**Brief**
Repeat only the lines from the line containing "for (const a" through the line containing "zip(*points))), Vector(map(max, zip(*points)))", both included, exactly as they stand.
-- Begin Supplied entries --
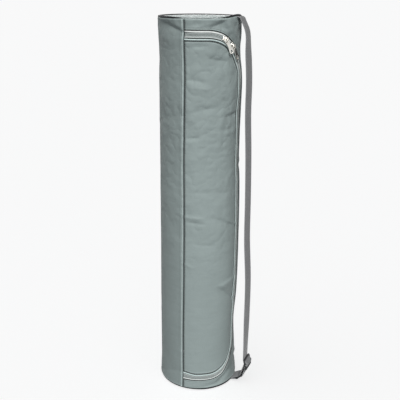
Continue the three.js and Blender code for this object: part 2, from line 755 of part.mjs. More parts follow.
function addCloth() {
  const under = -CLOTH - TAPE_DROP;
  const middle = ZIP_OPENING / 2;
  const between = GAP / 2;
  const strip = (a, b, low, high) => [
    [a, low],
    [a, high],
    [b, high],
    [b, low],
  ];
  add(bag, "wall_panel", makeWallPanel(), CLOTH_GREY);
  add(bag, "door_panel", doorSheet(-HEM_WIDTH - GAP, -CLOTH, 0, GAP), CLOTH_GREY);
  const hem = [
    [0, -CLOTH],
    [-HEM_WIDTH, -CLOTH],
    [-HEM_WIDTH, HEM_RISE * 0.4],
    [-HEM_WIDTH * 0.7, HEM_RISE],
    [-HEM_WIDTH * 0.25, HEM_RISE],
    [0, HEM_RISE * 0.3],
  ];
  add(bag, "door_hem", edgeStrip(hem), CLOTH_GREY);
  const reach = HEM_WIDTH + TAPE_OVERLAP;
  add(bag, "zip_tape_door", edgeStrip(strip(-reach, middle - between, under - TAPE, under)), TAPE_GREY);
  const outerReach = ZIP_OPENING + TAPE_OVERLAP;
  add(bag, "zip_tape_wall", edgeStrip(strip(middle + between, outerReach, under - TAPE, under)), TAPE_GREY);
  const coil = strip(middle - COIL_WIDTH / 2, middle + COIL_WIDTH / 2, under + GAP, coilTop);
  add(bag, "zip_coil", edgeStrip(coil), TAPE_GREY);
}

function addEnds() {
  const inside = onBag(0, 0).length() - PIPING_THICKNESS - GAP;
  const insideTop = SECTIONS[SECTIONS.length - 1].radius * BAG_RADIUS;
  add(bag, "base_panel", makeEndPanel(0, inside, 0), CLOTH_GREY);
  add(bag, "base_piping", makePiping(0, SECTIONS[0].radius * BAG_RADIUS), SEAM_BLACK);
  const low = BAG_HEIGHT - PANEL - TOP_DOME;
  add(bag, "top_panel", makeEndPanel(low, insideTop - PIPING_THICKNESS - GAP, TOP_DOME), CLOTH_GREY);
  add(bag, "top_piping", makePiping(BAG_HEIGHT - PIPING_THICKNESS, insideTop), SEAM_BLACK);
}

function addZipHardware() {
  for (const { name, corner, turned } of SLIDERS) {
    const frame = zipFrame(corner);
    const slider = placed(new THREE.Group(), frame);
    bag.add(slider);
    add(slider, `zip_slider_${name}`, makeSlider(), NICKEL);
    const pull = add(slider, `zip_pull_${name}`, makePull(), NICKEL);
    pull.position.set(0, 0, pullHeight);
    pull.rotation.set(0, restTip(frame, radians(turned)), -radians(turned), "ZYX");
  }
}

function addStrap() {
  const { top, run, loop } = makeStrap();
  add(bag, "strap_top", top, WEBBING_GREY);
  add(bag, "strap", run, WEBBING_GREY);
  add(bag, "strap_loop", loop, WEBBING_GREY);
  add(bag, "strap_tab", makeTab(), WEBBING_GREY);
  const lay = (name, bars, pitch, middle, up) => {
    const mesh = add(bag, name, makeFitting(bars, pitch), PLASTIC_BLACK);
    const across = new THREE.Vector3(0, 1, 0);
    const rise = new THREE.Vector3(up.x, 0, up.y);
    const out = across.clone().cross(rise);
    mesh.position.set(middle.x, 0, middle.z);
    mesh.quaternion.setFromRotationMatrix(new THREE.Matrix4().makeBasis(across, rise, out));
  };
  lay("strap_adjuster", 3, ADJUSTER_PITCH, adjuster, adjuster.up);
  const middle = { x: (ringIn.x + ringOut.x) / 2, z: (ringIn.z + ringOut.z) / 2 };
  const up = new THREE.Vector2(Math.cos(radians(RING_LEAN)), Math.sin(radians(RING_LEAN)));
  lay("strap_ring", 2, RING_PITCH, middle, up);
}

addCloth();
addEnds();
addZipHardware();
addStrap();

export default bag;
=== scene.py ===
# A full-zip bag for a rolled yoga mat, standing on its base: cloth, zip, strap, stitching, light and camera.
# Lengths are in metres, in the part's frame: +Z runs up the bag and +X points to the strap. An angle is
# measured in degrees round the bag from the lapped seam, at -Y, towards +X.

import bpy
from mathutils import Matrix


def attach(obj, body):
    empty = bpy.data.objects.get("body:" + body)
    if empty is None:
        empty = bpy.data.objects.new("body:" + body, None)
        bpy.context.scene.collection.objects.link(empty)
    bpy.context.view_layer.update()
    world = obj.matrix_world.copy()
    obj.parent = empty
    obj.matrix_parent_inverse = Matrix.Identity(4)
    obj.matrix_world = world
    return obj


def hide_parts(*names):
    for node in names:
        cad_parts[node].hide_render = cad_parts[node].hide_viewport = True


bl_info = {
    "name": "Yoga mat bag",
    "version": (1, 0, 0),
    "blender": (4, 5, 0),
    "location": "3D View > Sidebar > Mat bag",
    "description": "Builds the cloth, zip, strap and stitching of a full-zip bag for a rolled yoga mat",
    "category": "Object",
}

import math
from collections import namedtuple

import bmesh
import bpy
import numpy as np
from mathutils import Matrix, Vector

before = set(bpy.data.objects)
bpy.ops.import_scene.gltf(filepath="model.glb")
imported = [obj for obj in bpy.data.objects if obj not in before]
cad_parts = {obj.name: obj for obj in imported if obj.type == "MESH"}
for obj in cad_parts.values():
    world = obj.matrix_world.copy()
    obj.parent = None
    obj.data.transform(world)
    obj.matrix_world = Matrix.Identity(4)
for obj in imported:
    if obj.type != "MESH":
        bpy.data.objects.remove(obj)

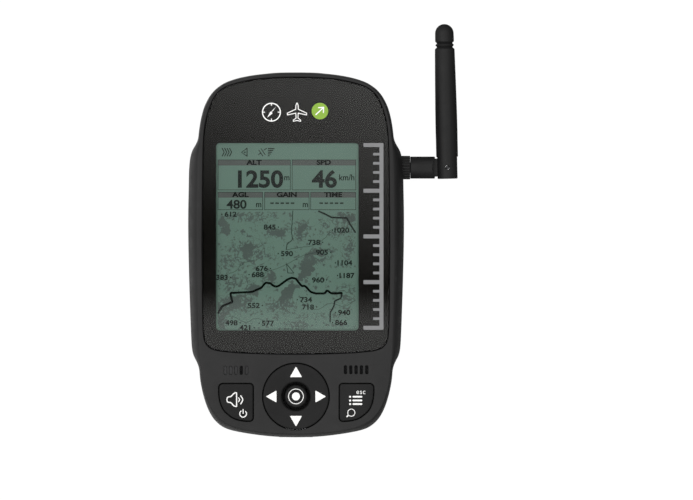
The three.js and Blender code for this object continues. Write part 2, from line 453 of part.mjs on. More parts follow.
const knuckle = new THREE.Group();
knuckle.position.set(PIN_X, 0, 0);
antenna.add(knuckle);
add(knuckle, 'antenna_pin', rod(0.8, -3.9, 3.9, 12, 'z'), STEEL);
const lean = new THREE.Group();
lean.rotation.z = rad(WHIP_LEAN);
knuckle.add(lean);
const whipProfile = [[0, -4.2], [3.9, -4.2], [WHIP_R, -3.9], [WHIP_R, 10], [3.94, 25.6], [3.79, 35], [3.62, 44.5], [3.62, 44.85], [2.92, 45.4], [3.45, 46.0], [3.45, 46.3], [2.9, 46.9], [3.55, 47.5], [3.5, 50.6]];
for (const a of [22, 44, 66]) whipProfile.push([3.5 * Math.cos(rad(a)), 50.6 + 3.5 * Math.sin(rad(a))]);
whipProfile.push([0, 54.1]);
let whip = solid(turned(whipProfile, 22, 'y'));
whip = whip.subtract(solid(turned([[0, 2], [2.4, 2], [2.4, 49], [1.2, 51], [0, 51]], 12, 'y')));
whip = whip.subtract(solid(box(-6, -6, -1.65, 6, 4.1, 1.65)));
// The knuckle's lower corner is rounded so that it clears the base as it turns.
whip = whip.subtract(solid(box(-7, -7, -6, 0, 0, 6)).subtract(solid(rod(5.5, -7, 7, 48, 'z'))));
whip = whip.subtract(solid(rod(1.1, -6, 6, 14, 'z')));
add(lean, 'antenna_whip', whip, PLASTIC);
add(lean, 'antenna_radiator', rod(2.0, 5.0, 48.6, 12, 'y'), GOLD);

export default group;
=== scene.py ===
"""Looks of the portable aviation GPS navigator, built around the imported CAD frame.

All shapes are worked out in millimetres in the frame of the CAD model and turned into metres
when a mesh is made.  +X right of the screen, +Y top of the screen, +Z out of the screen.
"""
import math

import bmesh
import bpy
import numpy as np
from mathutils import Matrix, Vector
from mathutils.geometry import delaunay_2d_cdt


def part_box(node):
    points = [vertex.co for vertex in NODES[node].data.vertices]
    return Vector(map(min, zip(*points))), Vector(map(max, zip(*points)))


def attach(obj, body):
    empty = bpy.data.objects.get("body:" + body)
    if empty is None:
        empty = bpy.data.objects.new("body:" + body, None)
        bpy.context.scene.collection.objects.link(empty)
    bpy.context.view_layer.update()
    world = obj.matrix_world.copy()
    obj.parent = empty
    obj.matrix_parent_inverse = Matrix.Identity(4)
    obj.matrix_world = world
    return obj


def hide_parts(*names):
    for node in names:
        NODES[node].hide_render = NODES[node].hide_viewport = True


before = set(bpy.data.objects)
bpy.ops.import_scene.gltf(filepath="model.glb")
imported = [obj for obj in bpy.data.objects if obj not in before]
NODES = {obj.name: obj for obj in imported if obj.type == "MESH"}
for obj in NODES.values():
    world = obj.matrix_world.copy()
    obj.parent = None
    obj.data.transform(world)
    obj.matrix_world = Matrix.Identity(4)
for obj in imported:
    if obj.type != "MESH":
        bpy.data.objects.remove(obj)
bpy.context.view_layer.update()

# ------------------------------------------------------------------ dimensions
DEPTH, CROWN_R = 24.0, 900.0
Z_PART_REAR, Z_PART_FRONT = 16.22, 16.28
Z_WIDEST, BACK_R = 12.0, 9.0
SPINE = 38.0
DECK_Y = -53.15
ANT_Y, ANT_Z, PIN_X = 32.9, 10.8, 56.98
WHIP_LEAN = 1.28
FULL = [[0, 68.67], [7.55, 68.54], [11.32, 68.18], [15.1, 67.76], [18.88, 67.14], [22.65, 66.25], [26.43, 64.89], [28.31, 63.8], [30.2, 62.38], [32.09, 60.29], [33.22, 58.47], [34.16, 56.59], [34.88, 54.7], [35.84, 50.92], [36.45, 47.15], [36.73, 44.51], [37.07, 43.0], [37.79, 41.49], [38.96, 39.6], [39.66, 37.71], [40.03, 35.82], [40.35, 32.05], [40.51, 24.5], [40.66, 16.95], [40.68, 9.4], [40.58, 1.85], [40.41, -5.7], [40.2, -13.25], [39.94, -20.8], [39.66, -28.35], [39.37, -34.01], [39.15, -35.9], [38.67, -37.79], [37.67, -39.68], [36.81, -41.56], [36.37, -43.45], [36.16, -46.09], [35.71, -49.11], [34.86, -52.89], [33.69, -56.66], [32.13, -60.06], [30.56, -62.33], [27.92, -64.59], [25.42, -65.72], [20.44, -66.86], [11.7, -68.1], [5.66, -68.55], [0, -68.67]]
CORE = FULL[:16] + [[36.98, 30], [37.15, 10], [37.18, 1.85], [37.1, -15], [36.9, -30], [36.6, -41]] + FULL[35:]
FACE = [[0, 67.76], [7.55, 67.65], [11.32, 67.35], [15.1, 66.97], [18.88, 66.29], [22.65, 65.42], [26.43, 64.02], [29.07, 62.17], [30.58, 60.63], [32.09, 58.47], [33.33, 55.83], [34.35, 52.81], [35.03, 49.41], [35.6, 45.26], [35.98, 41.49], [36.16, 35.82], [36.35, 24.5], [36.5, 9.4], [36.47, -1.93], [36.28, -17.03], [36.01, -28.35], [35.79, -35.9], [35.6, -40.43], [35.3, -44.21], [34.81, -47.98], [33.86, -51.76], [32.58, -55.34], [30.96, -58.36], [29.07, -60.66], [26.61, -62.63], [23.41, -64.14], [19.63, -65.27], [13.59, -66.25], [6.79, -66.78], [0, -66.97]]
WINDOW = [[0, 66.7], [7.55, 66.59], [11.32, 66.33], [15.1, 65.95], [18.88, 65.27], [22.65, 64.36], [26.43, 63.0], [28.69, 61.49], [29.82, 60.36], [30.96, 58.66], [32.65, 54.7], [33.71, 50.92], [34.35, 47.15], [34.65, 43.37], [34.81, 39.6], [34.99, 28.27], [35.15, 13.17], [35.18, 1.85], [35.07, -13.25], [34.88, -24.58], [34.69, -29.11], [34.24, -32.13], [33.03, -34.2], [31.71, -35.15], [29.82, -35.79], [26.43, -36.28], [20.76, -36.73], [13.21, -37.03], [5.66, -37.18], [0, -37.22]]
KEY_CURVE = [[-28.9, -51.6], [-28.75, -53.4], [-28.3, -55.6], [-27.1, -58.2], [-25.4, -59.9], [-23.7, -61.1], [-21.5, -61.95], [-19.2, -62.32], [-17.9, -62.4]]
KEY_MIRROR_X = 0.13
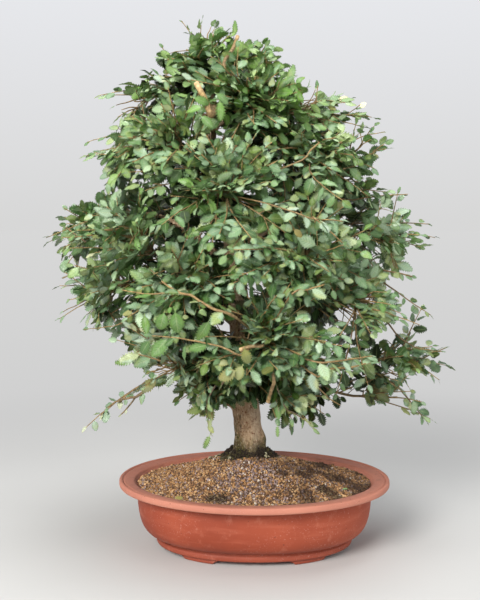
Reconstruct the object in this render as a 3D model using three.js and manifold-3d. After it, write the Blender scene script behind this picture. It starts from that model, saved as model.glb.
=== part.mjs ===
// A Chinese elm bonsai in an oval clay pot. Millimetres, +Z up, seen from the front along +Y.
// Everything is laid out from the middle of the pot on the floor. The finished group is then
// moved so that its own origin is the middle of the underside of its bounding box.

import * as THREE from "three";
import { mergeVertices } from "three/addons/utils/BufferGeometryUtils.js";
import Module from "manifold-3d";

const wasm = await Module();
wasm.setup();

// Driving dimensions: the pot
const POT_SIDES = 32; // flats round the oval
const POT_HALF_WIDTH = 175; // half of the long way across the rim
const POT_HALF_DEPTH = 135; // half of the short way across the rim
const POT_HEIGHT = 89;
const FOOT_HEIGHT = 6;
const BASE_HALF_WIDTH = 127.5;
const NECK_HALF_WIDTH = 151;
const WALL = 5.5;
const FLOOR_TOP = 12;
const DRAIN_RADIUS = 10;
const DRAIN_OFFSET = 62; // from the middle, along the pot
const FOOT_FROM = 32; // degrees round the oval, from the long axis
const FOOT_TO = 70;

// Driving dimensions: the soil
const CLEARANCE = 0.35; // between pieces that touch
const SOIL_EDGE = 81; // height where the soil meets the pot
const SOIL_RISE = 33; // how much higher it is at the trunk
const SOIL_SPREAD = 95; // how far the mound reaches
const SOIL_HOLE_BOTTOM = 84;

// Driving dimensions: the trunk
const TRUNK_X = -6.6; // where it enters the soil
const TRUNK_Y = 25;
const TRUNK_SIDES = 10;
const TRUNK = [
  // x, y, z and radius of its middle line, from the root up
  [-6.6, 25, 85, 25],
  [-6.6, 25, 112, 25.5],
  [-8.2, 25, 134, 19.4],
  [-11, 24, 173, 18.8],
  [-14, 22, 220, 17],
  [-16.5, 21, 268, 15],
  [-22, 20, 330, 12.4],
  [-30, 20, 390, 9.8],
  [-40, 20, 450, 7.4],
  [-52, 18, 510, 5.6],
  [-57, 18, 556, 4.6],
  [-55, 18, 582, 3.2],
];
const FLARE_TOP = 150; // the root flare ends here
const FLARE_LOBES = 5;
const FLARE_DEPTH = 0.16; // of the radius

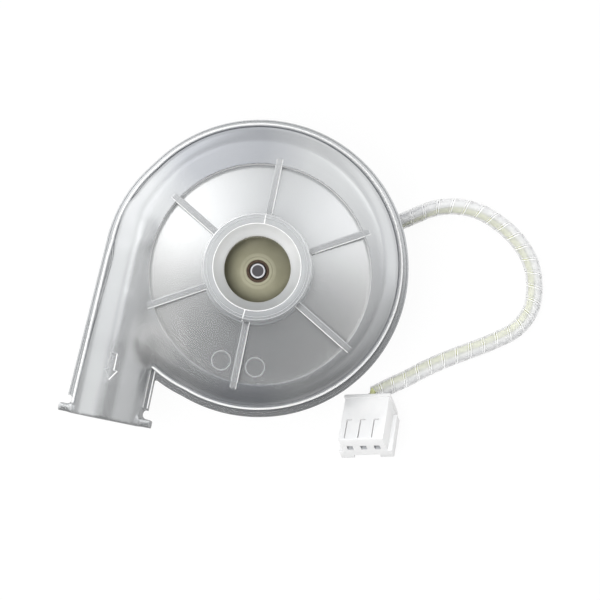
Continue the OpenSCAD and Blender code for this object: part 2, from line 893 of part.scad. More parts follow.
-- End Supplied entries --
**Reply to the task**
for (const a of [22, 44, 66]) whipProfile.push([3.5 * Math.cos(rad(a)), 50.6 + 3.5 * Math.sin(rad(a))]);
whipProfile.push([0, 54.1]);
let whip = solid(turned(whipProfile, 22, 'y'));
whip = whip.subtract(solid(turned([[0, 2], [2.4, 2], [2.4, 49], [1.2, 51], [0, 51]], 12, 'y')));
whip = whip.subtract(solid(box(-6, -6, -1.65, 6, 4.1, 1.65)));
// The knuckle's lower corner is rounded so that it clears the base as it turns.
whip = whip.subtract(solid(box(-7, -7, -6, 0, 0, 6)).subtract(solid(rod(5.5, -7, 7, 48, 'z'))));
whip = whip.subtract(solid(rod(1.1, -6, 6, 14, 'z')));
add(lean, 'antenna_whip', whip, PLASTIC);
add(lean, 'antenna_radiator', rod(2.0, 5.0, 48.6, 12, 'y'), GOLD);

export default group;
=== scene.py ===
"""Looks of the portable aviation GPS navigator, built around the imported CAD frame.

All shapes are worked out in millimetres in the frame of the CAD model and turned into metres
when a mesh is made.  +X right of the screen, +Y top of the screen, +Z out of the screen.
"""
import math

import bmesh
import bpy
import numpy as np
from mathutils import Matrix, Vector
from mathutils.geometry import delaunay_2d_cdt


def part_box(node):
    points = [vertex.co for vertex in NODES[node].data.vertices]
    return Vector(map(min, zip(*points))), Vector(map(max, zip(*points)))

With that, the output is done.